Visually, Mageseeker utilizes the same gorgeous hi-bit art style that Digital Sun showcased in Moonlighter, characterized by a broad color palette and some impressively detailed environments. Whether you’re hacking your way through a picturesque seaside port or the bowels of a horrifying human experimentation lab, all these locales manage to appear visually distinct while still feeling like they all fit within the same kingdom. Character portraits in dialogue sequences are also a highlight, displaying a level of expression that the spritework could never match while punctuating the lines with more emotional heft.

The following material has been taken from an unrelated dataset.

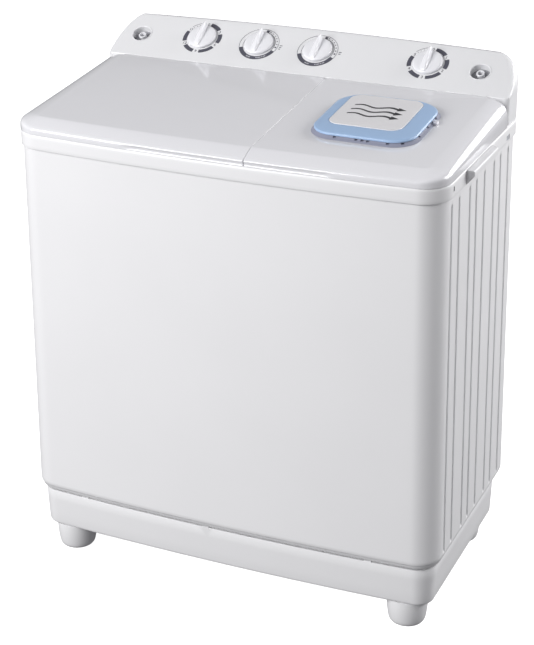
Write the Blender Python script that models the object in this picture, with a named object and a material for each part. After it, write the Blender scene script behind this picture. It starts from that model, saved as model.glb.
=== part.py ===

As for the soundtrack, The Mageseeker generally sticks to a surprisingly melancholic and serious selection of music, underling the often grim implications of Sylas’s mission. It perfectly fits the overall tone of The Mageseeker, and while it can feel sometimes like the music disappears a bit too easily into the background, we were pleased with what it adds to the atmosphere and cutscenes—chiptunes simply wouldn’t have cut it here.
Though it excels nearly everywhere else, Mageseeker is unfortunately pretty rough on the performance side of things, with numerous bugs and frame rate issues affecting the gameplay experience in both docked and handheld. Though some smaller arenas and uncomplicated environments will often see frame rates that appear to be close to 60 FPS, this often dives substantially when the screen gets loaded up with enemies or you find yourself exploring more open environments. We even noted instances where it started to mess with input timings, which delayed dodges and threw off combos. On top of this, the game crashed literally every time we came back to it after putting it in sleep mode for a few hours, and once it closed in the middle of browsing a menu. Hopefully Digital Sun is working on a patch for such issues now; they don’t make the game unplayable, but we’d suggest you hold off on buying until things get polished up a bit.